This article was originally published by Radio Free Europe/Radio Liberty and is reprinted with permission.
Three U.S. senators have asked Joseph Maguire, the acting director of National Intelligence, to conduct an impact assessment of how Russia and China would react if Washington withdraws from the last remaining nuclear arms treaty with Russia.
Bob Menendez (Democrat-New Jersey), the ranking member of the Senate Foreign Relations Committee, was joined by Senators Todd Young (Republican-Indiana) and Chris Van Hollen (Democrat-Maryland) on December 16 in asking what would occur if the New Strategic Arms Reduction Treaty (New START) were to expire in February 2021.
“If New START is allowed to dissolve and no replacement agreement arises, the United States will find itself in an environment in which Russia’s nuclear arsenal is entirely unconstrained,” the senators wrote. “We believe the negative consequences for the United States of abandoning New START, when Russia is in compliance with the treaty and is seeking to extend it, would be grave in the short-term and long-term.”

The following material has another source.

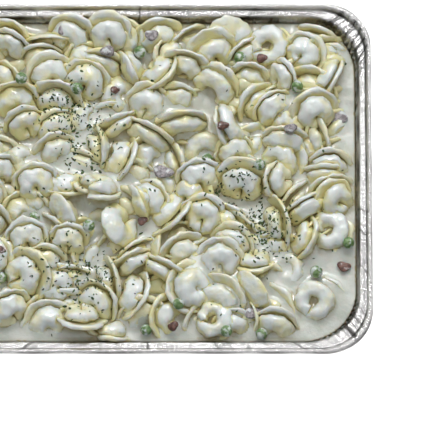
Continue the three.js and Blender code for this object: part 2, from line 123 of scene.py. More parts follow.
def draw(n):
    """Repeatable draw between 0 and 1."""
    value = math.sin(n * 127.1 + 311.7) * 43758.5453
    return value - math.floor(value)


def smoothstep(x, low, high):
    t = np.clip((x - low) / (high - low), 0, 1)
    return t * t * (3 - 2 * t)


def grid_faces(rows, columns, closed):
    """Quads between neighbouring rows of points; closed joins the last column to the first."""
    row = np.arange(rows - 1)[:, None] * columns
    column = np.arange(columns if closed else columns - 1)[None, :]
    here = row + column
    beside = row + (column + 1) % columns
    return np.stack([here, beside, beside + columns, here + columns], -1).reshape(-1, 4)


def corner_of(ring):
    inset, _, radius = ring
    return TRAY_LONG / 2 - inset - radius, TRAY_SHORT / 2 - inset - radius


def outline_distance(x, y, ring):
    """Distance out of the rounded rectangle (negative inside) and the unit way out."""
    corner_x, corner_y = corner_of(ring)
    past_x, past_y = np.abs(x) - corner_x, np.abs(y) - corner_y
    in_arc = (past_x > 0) & (past_y > 0)
    length = np.hypot(past_x, past_y) + 1e-9
    way_x = np.where(in_arc, past_x / length, past_x > past_y) * np.sign(x)
    way_y = np.where(in_arc, past_y / length, past_x <= past_y) * np.sign(y)
    distance = np.where(in_arc, length, np.maximum(past_x, past_y)) - ring[2]
    return distance, way_x, way_y


def add_mesh(name, points, faces, material, replaced=(), slot=None, attributes=None):
    mesh = bpy.data.meshes.new(name)
    mesh.from_pydata((np.asarray(points) * MM).tolist(), [], faces)
    mesh.polygons.foreach_set("use_smooth", np.ones(len(mesh.polygons), bool))
    for label, values in (attributes or {}).items():
        layer = mesh.attributes.new(label, "FLOAT", "POINT")
        layer.data.foreach_set("value", np.asarray(values, np.float32).ravel())
    mesh.materials.append(material)
    mesh.update()
    obj = bpy.data.objects.new(name, mesh)
    bpy.context.collection.objects.link(obj)
    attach(obj, "root")
    if replaced:
        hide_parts(*replaced)
    return obj


# ---- One tortellino ---------------------------------------------------------
# Filled dough bent into a ring: a round belly with a brim that flares from it like a hat's.


class Form:
    """A hat has a small ring and a wide brim, and a plain ring the other way round."""

    def __init__(self, seed, is_ring):
        grow = 1 + 0.36 * draw(seed)
        self.ring = (8 if is_ring else 5.2) * grow
        self.belly = (5.2 if is_ring else 6.1) * grow
        self.brim = (6.5 if is_ring else 8.8 + 3.4 * draw(seed + 0.23)) * grow
        self.curl = math.radians((76 if is_ring else 105) + 35 * draw(seed + 0.31))
        self.bend = BEND
        self.wave = 0.6 + 2 * draw(seed + 0.57)
        self.phase = TURN * draw(seed + 0.83)


def fullness(form, u):
    """Belly, brim and ring: full at the front (u = 0) and small at the pinched ends."""
    front = np.clip(np.cos(math.pi * np.asarray(u, float) / 2), 0, None)
    belly = BELLY_END + (form.belly - BELLY_END) * front ** 0.6
    brim = 1 + (form.brim - 1) * front ** 0.6
    return belly, brim, form.ring * (0.8 + 0.2 * front)


def brim_line(form, belly, along):
    """Middle line of the section: up through the belly, round a bend, then out along the brim."""
    straight = 1.25 * belly
    angle = np.minimum(form.curl, np.maximum(0, along - straight) / form.bend)
    past = np.maximum(0, along - straight - angle * form.bend)
    out = form.bend * (1 - np.cos(angle)) + past * np.sin(angle)
    up = np.minimum(along, straight) - belly + form.bend * np.sin(angle) + past * np.cos(angle)
    return out, up, angle


def half_thickness(belly, length, along):
    rounded = np.sqrt(np.maximum(0, belly ** 2 - (along - belly) ** 2))
    tip = np.maximum(0, along - length + HALF_DOUGH) / HALF_DOUGH
    dough = np.cbrt(rounded ** 3 + HALF_DOUGH ** 3) * np.sqrt(np.maximum(0, 1 - tip ** 2))
    return np.where(along <= belly, rounded, dough)


def skin(form, u, share, side):
    """Points of the skin: u runs around the ring, share from the belly's foot to the brim's tip."""
    belly, brim, ring = fullness(form, u)
    length = 2 * belly + brim
    out, up, tilt = brim_line(form, belly, share * length)
    half = side * half_thickness(belly, length, share * length)
    pinch = smoothstep(np.abs(u), 0.7, 1)
    slip = pinch * np.where(u > 0, 1.4, -0.6)
    lift = pinch * np.where(u > 0, 1.2, -1.2)
    sway = form.wave * share ** 2 * np.sin(4 * u + form.phase)
    reach = ring + slip + out + half * np.cos(tilt)
    angle = np.radians(u * RING_SPAN)
    height = up - half * np.sin(tilt) + lift + sway
    return np.stack([reach * np.cos(angle), reach * np.sin(angle), height], -1)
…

The administration of President Donald Trump has said it wants an extension of the New Strategic Arms Reduction Treaty to include China.

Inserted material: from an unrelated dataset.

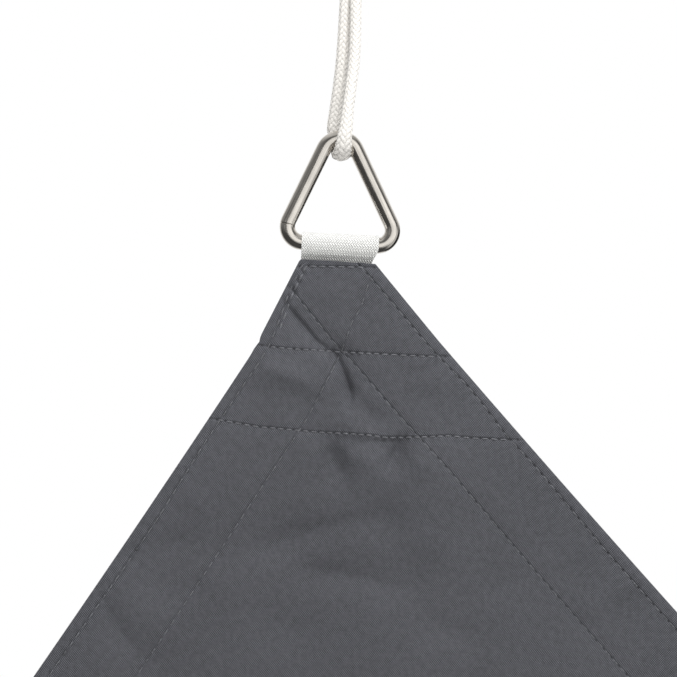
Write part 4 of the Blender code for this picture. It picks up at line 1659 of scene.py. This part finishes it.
class SHADESAIL_OT_stitching(bpy.types.Operator):
    """Sews every row, front and back, one piece of stitching for each corner and each hem"""

    bl_idname = "shade_sail.stitching"
    bl_label = "Stitching"

    def execute(self, context):
        settings = context.scene.shade_sail_cloth
        material = thread_material(settings)
        for number, corner in enumerate(CORNERS):
            for kind, rows, sides, patched in (
                ("corner", self.corner_rows(), CORNER_SIDES, True),
                ("hem", self.hem_rows(), HEM_SIDES, False),
            ):
                rows = [(*turned(u, v, number), thick) for u, v, thick in rows]
                obj = self.sew(f"stitches_{kind}_{corner}", rows, sides, settings, patched)
                finish_piece(obj, material, "cloth")
        return {"FINISHED"}

    @staticmethod
    def corner_rows():
        """The row across the cut and the two seams, as needle holes (u, v)."""
        aside = np.arange(-SEAM_HOLES, SEAM_HOLES + 1) * SEAM_PITCH
        rows = []
        for drop, thick in (
            (np.full(len(aside), TOP_ROW), TOP_THREAD),
            *((seam_drop(aside, number), thread) for number, thread in enumerate(SEAM_THREADS)),
        ):
            u, v = (drop + aside) / sqrt(2), (drop - aside) / sqrt(2)
            inside = (u > SEAM_INSET) & (v > SEAM_INSET)
            rows.append((u[inside], v[inside], thick))
        return rows

    @staticmethod
    def hem_rows():
        """The rows of the hem that starts at a corner's right, as needle holes (u, v)."""
        rows = []
        for right, left, end, thick in (
            (RIGHT_OUTER, LEFT_OUTER, OUTER_START, OUTER_THREAD),
            (RIGHT_INNER, LEFT_INNER, INNER_START, INNER_THREAD),
        ):
            along = np.arange(round(end / HEM_PITCH), round((SIDE - end) / HEM_PITCH) + 1) * HEM_PITCH
            rows.append((along, inset_of(along, right, left), thick))
        back = SIDE - np.arange(BACKSTITCH_HOLES) * SEAM_PITCH - BACKSTITCH_START
        inset = inset_of(back, RIGHT_OUTER, LEFT_OUTER) + BACKSTITCH_ASIDE
        rows.append((back, inset, BACKSTITCH_THREAD))
        return rows

    def sew(self, name, rows, sides, settings, patched):
        """One stitch from hole to hole on the front, and the same on the back."""
        shape, faces = self.one_stitch(sides)
        points, polygons = [], []
        for u, v, thick in rows:
            radius = settings.stitch_radius * thick
            holes = cloth_face(u, v)
            middle_u, middle_v = (u[1:] + u[:-1]) / 2, (v[1:] + v[:-1]) / 2
            middle = cloth_face(middle_u, middle_v)
            normals = face_normals(middle_u, middle_v)
            for index in range(len(middle)):
                along = holes[index + 1] - holes[index]
                length = np.linalg.norm(along)
                along = along / length
                normal = normals[index] - along * (normals[index] @ along)
                normal /= np.linalg.norm(normal)
                side = np.cross(along, normal)
                for lift, facing in self.lifts(middle_u[index], middle_v[index], settings, patched):
                    local = shape * np.array((length * STITCH_FILL, radius, radius))
                    placed = middle[index] + lift * normal + local[:, :1] * along
                    placed = placed + local[:, 1:2] * side + local[:, 2:] * normal * facing
                    base = len(points) * len(shape)
                    points.append(placed)
                    polygons += [[base + corner for corner in face] for face in faces]
        mesh = bpy.data.meshes.new(name)
        mesh.from_pydata(np.concatenate(points).tolist(), [], polygons)
        obj = add_object(name, mesh)
        obj.data.shade_smooth()
        return obj

    @staticmethod
    def lifts(u, v, settings, patched):
        """Heights over the face of the stitch in front and of the one behind, and where they face."""
        cloth = settings.hem_thickness if edge_distance(u, v) < HEM_WIDTH else settings.thickness
        behind = SEWN + PATCH_THICKNESS if patched else cloth
        return ((-STITCH_SINK, 1.0), (STITCH_SINK - behind, -1.0))

    @staticmethod
    def one_stitch(sides):
        """A short thread, one unit long, that dips at both ends: its points and faces."""
        points = []
        for along, radius, height in STITCH_RINGS:
            for angle in 2 * pi * np.arange(sides) / sides:
                points.append((along, radius * cos(angle), height + radius * sin(angle)))
        first, last = len(points), len(points) + 1
        top = first - sides
        faces = []
        for ring in range(0, top, sides):
            for index in range(sides):
                near, far = ring + index, ring + (index + 1) % sides
                faces.append((near, near + sides, far + sides, far))
        for index in range(sides):
            after = (index + 1) % sides
            faces.append((first, index, after))
            faces.append((last, top + after, top + index))
        return np.array((*points, *STITCH_ENDS)), faces


# ------------------------------------------------------------------------------- panel and running

STEPS = (
    ("shade_sail.stage", "WORLD"),
    ("shade_sail.rope", "CURVE_PATH"),
    ("shade_sail.rings", "MESH_TORUS"),
    ("shade_sail.webbing", "MESH_PLANE"),
    ("shade_sail.cloth", "MESH_GRID"),
    ("shade_sail.patches", "MOD_CLOTH"),
    ("shade_sail.stitching", "DRIVER_DISTANCE"),
)


class SHADESAIL_PT_panel(bpy.types.Panel):
    """Lists the steps of making the sail, with their settings"""

    bl_idname = "SHADESAIL_PT_panel"
    bl_label = "Shade Sail"
    bl_space_type = "VIEW_3D"
    bl_region_type = "UI"
    bl_category = "Shade Sail"

    def draw(self, context):
        for operator, icon in STEPS:
            self.layout.operator(operator, icon=icon)
        for name, group in SETTINGS.items():
            box = self.layout.box()
            settings = getattr(context.scene, name)
            for field in group.__annotations__:
                box.prop(settings, field)


SETTINGS = {
    "shade_sail_cloth": ClothSettings,
    "shade_sail_fittings": FittingSettings,
    "shade_sail_rope": RopeSettings,
    "shade_sail_studio": StudioSettings,
}
CLASSES = (
    *SETTINGS.values(),
    SHADESAIL_OT_stage,
    SHADESAIL_OT_rope,
    SHADESAIL_OT_rings,
    SHADESAIL_OT_webbing,
    SHADESAIL_OT_cloth,
    SHADESAIL_OT_patches,
    SHADESAIL_OT_stitching,
    SHADESAIL_PT_panel,
)


def register():
    for item in CLASSES:
        bpy.utils.register_class(item)
    for name, group in SETTINGS.items():
        setattr(bpy.types.Scene, name, bpy.props.PointerProperty(type=group))


def unregister():
    for name in SETTINGS:
        delattr(bpy.types.Scene, name)
    for item in reversed(CLASSES):
        bpy.utils.unregister_class(item)


def main():
    register()
    for operator, _ in STEPS:
        group, name = operator.split(".")
        getattr(getattr(bpy.ops, group), name)()


if __name__ == "__main__":
    main()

However, some lawmakers don’t believe an agreement can be reached with China before the treaty expires.
“We are also concerned about how China will interpret a decision to abandon strategic arms control,” the three senators wrote. “In addition, U.S.-China relations have never been defined, as was the case with Russia, by nuclear competition. It is unclear to us if this current status quo would continue if the arms control process between the United States and Russia completely broke down.”
Other lawmakers in the Senate fear that an arms race will ensue if the treaty isn’t extended, which could significantly widen an already bloated federal deficit.
The United States and Russia are the two signatories of the New START treaty, which went into effect in 2011.
China, the third-largest nuclear power, is on track to double its nuclear arsenal over the next decade, Christopher Ford, assistant secretary for international security and nonproliferation, told the Senate Foreign Relations Committee during a hearing on December 2.
However, China’s arsenal would still be less than half of that of the United States and Russia.